Context
After upgrading to LangSmith SDK >= 0.3.78, you may notice a significant increase in token usage and evaluation costs. This happens because the upgrade includes an opt-in change that adds intermediate messages (steps) to traced outputs, which can make the input data much larger when evaluators process traces that include multiple roundtrips or tool calls.
Answer
The increased token usage is caused by the new "steps" feature in LangSmith 0.3.78, which includes intermediate messages in traced outputs.
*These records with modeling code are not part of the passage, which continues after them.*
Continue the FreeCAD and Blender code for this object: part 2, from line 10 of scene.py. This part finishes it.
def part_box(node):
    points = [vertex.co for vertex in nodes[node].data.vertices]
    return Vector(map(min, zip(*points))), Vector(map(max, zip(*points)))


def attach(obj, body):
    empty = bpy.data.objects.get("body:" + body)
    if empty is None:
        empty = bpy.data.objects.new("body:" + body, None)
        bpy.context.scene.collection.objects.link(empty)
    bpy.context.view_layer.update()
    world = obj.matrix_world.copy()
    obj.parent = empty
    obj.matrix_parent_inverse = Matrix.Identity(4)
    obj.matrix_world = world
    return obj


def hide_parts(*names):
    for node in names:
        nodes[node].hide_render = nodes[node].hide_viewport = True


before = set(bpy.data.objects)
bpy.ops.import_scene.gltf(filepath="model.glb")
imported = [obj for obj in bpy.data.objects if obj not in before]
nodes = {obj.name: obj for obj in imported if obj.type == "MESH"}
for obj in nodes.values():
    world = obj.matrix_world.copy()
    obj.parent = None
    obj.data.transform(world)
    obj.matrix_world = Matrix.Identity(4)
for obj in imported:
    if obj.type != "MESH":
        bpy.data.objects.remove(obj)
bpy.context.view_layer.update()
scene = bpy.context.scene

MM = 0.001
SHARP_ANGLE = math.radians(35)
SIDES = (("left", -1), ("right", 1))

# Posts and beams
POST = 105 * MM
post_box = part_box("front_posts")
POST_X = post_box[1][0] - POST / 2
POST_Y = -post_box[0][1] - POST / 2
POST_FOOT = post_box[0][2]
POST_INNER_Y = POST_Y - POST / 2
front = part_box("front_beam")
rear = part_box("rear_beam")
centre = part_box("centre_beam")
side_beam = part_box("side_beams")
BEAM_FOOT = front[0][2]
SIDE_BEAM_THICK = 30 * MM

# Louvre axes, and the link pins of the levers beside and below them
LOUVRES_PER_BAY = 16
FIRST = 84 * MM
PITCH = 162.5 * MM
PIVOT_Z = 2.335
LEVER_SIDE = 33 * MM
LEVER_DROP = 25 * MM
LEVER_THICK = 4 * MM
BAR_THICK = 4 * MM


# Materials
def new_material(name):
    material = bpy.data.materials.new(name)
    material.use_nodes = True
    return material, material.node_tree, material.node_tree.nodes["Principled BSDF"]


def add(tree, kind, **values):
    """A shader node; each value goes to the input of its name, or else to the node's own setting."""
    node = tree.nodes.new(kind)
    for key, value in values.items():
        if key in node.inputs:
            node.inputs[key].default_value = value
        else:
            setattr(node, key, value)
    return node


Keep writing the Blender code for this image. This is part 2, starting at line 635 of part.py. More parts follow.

Here's how to reduce costs by optimizing your evaluators:
For evaluators that only need model output:
Edit your evaluator configuration
Change the input mapping from using the full input to using only
output.contentThis works well for evaluators like Style and Intent classifiers that don't need the conversation history or tool calls
For evaluators that need tool information:
Consider adjusting your sampling rate to evaluate fewer traces, since they now include much larger inputs
Focus on whether tools were called rather than their full outputs if that's sufficient for your use case
Alternative solutions:
Remove the steps parameter: If you don't need intermediate steps in certain spots, you can remove this parameter from your code
Use array/index notation: You can pick out individual messages using array notation if you need specific parts of the conversation
The steps feature is opt-in and designed for cases where AI SDK takes multiple roundtrips to respond to a query. If your evaluators don't require this level of detail, switching to output-only evaluation can significantly reduce token usage and costs.